▶ Required task
Every line in the listing below from the one with "Keep writing the" through the one with "return ring" is to be reproduced exactly, both ends included; leave out the rest.

-- start of Provided data --

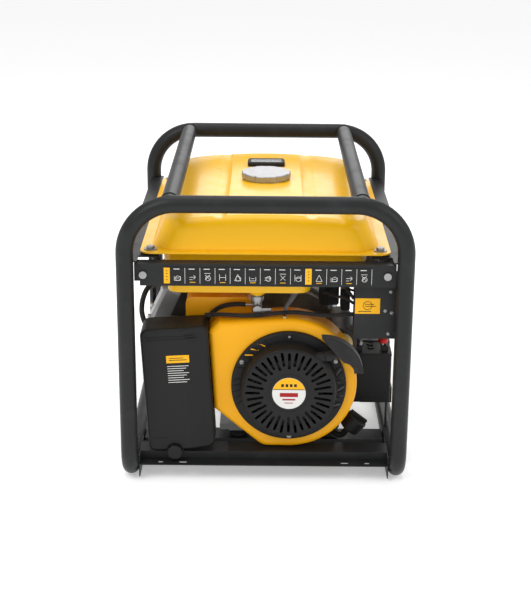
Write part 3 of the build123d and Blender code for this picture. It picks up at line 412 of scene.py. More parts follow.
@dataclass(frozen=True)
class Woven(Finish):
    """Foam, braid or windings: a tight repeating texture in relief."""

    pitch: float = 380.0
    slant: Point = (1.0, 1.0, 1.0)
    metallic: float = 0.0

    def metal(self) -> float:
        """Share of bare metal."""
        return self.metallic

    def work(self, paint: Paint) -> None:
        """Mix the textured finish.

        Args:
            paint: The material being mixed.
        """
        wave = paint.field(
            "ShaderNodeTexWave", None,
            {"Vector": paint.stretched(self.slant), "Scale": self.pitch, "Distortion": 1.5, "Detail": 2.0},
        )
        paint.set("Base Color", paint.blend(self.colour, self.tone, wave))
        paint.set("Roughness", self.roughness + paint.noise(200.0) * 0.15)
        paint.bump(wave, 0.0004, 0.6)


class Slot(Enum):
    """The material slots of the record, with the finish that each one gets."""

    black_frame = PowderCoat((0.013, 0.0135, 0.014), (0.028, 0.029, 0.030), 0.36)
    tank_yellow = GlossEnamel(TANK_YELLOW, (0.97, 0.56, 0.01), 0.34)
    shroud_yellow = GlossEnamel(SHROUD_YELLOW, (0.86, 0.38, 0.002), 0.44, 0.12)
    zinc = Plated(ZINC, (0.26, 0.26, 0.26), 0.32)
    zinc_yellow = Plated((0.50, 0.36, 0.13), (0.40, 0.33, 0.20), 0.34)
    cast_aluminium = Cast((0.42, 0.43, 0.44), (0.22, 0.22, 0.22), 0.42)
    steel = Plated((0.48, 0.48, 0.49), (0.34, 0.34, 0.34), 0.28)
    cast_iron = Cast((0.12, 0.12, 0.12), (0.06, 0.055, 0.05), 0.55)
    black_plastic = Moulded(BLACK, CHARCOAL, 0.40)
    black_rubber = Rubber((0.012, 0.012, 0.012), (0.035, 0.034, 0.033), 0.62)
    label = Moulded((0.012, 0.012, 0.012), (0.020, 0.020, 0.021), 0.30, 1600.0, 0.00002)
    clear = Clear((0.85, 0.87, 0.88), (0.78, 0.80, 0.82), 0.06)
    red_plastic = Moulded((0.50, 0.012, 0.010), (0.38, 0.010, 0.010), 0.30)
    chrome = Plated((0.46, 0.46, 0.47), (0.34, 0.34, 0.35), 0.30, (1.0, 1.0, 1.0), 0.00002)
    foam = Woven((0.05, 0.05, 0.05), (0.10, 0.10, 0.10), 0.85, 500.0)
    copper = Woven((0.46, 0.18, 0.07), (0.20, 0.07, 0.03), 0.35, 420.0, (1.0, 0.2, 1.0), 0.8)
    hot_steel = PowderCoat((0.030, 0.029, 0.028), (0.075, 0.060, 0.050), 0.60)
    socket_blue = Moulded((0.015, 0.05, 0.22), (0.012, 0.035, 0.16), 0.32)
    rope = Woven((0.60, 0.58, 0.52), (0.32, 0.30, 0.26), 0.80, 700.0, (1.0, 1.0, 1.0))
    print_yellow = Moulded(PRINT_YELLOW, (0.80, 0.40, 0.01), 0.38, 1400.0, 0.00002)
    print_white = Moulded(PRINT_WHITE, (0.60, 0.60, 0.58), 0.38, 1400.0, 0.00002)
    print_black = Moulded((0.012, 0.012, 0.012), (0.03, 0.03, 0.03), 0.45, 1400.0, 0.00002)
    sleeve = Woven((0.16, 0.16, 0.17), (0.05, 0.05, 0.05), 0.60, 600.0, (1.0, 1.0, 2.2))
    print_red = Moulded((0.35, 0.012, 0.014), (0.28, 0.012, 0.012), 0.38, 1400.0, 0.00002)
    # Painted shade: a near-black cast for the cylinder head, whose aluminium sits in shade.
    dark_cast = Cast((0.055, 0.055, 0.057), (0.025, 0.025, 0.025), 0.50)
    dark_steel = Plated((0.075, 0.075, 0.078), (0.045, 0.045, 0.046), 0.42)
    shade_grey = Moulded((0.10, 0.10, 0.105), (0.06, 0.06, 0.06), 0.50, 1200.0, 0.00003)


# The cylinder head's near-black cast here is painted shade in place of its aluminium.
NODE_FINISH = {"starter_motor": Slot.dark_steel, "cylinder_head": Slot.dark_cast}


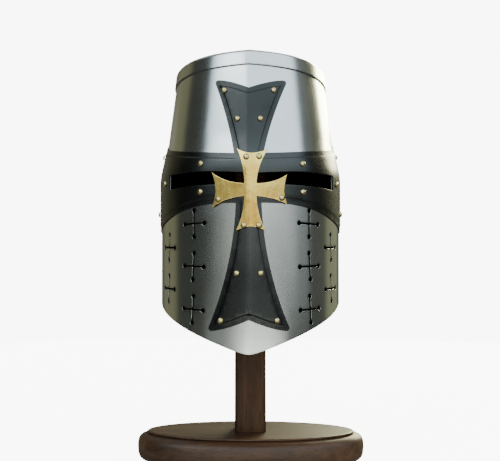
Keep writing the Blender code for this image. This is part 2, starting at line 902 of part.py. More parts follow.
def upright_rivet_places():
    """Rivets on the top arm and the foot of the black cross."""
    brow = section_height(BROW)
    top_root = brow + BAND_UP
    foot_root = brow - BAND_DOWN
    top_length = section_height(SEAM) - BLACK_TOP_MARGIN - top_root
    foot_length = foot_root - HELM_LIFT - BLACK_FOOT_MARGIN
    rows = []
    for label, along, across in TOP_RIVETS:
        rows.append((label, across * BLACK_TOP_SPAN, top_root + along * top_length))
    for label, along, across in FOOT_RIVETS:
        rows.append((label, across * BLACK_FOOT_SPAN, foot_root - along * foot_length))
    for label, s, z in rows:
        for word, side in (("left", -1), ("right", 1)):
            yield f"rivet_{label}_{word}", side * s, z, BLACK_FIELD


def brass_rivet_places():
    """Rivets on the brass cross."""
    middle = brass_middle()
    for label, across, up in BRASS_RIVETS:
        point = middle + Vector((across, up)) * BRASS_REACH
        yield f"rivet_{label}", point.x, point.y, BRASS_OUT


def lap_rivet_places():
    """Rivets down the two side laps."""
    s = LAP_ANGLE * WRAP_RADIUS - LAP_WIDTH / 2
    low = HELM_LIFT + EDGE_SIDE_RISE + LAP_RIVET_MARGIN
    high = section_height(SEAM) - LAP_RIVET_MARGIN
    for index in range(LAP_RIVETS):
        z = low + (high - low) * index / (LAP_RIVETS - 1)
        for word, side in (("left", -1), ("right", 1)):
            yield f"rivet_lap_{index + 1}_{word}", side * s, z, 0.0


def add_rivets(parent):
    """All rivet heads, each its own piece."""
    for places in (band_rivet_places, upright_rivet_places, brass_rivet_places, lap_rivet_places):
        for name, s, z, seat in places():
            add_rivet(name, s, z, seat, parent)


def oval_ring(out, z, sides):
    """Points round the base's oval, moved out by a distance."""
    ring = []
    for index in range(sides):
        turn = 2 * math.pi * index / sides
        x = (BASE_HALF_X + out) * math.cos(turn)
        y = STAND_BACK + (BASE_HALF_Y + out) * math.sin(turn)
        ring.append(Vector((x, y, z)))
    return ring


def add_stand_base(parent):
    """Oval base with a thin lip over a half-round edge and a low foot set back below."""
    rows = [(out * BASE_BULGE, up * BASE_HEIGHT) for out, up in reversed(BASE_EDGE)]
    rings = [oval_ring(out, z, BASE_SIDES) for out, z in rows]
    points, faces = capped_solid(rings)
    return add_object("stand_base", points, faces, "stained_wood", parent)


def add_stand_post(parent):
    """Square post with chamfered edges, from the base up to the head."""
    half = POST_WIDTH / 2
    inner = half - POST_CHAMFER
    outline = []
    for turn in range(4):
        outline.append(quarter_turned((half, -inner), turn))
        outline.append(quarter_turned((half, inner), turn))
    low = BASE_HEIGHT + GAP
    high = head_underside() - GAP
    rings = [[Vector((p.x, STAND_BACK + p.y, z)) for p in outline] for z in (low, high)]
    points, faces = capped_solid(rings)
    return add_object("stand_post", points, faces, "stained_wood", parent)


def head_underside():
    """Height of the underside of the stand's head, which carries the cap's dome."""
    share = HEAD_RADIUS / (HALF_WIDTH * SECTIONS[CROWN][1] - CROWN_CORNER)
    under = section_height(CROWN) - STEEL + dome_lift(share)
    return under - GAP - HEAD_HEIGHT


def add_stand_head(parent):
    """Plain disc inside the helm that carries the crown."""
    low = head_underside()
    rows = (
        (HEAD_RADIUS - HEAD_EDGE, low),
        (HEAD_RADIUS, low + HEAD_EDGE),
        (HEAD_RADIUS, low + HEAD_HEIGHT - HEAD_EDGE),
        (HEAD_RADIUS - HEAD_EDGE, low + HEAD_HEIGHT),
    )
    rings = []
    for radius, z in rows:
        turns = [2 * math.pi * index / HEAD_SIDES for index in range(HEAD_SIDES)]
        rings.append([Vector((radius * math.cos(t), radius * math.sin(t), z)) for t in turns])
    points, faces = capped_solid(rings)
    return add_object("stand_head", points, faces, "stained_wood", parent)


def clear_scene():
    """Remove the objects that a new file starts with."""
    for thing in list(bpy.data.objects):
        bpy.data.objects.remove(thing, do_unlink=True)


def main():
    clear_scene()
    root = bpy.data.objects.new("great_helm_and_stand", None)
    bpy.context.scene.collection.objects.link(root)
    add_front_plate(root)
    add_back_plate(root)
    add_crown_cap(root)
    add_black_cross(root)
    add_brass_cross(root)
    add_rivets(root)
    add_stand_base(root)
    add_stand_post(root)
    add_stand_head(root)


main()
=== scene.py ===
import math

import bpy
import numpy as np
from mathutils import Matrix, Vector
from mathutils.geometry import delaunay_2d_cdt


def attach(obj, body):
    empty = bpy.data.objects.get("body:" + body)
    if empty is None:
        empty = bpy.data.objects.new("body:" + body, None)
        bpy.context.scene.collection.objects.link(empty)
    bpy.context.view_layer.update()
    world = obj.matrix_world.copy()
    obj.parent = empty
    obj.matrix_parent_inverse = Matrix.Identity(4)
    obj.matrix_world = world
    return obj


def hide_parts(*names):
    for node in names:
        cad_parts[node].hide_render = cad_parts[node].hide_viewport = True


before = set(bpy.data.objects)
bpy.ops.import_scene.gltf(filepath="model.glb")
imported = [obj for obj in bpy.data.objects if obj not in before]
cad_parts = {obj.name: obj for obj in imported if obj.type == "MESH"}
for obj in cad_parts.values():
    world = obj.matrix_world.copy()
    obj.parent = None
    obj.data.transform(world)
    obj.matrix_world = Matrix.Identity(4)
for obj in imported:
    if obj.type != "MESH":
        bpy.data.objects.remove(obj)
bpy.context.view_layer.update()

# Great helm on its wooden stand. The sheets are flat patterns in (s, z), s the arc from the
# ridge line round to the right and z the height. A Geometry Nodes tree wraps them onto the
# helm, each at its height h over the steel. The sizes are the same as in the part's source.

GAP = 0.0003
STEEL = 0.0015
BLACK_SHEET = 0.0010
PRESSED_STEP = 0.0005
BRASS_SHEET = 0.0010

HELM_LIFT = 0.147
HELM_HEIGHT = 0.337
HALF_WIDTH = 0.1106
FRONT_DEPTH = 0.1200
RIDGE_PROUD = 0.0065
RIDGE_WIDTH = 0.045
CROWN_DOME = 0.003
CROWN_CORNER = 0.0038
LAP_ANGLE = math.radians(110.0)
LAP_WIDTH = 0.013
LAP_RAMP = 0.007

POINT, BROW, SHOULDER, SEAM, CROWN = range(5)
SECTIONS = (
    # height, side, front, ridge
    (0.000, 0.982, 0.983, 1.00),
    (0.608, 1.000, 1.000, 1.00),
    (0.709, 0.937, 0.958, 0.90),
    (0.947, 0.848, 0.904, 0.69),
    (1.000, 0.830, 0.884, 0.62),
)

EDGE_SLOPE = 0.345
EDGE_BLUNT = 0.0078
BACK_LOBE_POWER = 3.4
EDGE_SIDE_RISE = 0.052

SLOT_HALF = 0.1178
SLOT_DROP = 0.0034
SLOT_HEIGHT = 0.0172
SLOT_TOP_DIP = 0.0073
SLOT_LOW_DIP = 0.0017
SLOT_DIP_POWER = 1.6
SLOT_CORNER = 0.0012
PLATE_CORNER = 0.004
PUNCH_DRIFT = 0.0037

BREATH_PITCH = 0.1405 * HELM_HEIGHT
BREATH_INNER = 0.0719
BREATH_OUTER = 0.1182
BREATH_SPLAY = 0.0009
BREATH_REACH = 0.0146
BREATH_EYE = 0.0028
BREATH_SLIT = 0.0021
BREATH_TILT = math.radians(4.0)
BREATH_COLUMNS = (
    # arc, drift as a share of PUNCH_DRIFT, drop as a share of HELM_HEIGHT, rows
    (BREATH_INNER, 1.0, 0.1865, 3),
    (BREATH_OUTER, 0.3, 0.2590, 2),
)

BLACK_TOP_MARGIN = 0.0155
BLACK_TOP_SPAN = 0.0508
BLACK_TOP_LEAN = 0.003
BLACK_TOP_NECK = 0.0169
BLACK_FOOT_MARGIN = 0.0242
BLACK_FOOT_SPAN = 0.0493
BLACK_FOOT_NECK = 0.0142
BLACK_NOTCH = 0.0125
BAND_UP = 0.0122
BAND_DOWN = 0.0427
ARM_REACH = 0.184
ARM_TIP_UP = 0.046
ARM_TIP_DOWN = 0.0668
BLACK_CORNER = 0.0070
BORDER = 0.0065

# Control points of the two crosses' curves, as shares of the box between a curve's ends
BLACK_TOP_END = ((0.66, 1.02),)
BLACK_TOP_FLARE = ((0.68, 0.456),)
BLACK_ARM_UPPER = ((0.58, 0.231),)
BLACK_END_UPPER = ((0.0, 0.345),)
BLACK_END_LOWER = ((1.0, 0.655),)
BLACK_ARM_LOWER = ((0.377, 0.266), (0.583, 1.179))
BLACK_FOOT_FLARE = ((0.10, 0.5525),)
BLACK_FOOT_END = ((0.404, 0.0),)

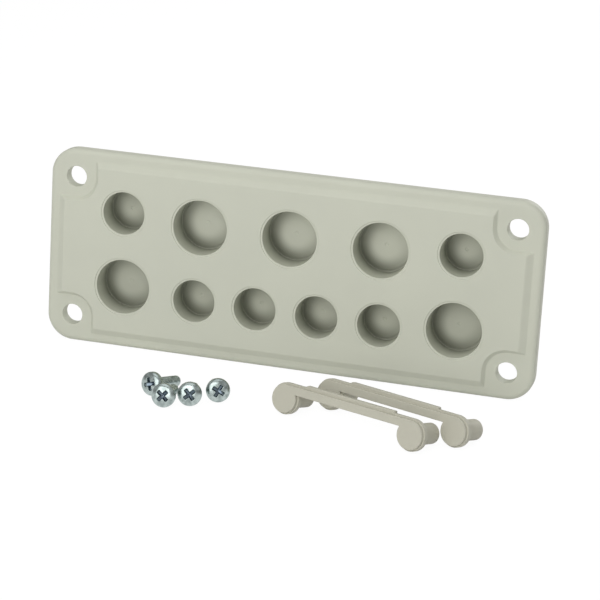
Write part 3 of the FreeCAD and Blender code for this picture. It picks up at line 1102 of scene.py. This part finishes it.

-- end of Provided data --

▶ Task solution
Keep writing the Blender code for this image. This is part 2, starting at line 902 of part.py. More parts follow.
def upright_rivet_places():
    """Rivets on the top arm and the foot of the black cross."""
    brow = section_height(BROW)
    top_root = brow + BAND_UP
    foot_root = brow - BAND_DOWN
    top_length = section_height(SEAM) - BLACK_TOP_MARGIN - top_root
    foot_length = foot_root - HELM_LIFT - BLACK_FOOT_MARGIN
    rows = []
    for label, along, across in TOP_RIVETS:
        rows.append((label, across * BLACK_TOP_SPAN, top_root + along * top_length))
    for label, along, across in FOOT_RIVETS:
        rows.append((label, across * BLACK_FOOT_SPAN, foot_root - along * foot_length))
    for label, s, z in rows:
        for word, side in (("left", -1), ("right", 1)):
            yield f"rivet_{label}_{word}", side * s, z, BLACK_FIELD


def brass_rivet_places():
    """Rivets on the brass cross."""
    middle = brass_middle()
    for label, across, up in BRASS_RIVETS:
        point = middle + Vector((across, up)) * BRASS_REACH
        yield f"rivet_{label}", point.x, point.y, BRASS_OUT


def lap_rivet_places():
    """Rivets down the two side laps."""
    s = LAP_ANGLE * WRAP_RADIUS - LAP_WIDTH / 2
    low = HELM_LIFT + EDGE_SIDE_RISE + LAP_RIVET_MARGIN
    high = section_height(SEAM) - LAP_RIVET_MARGIN
    for index in range(LAP_RIVETS):
        z = low + (high - low) * index / (LAP_RIVETS - 1)
        for word, side in (("left", -1), ("right", 1)):
            yield f"rivet_lap_{index + 1}_{word}", side * s, z, 0.0


def add_rivets(parent):
    """All rivet heads, each its own piece."""
    for places in (band_rivet_places, upright_rivet_places, brass_rivet_places, lap_rivet_places):
        for name, s, z, seat in places():
            add_rivet(name, s, z, seat, parent)


def oval_ring(out, z, sides):
    """Points round the base's oval, moved out by a distance."""
    ring = []
    for index in range(sides):
        turn = 2 * math.pi * index / sides
        x = (BASE_HALF_X + out) * math.cos(turn)
        y = STAND_BACK + (BASE_HALF_Y + out) * math.sin(turn)
        ring.append(Vector((x, y, z)))
    return ring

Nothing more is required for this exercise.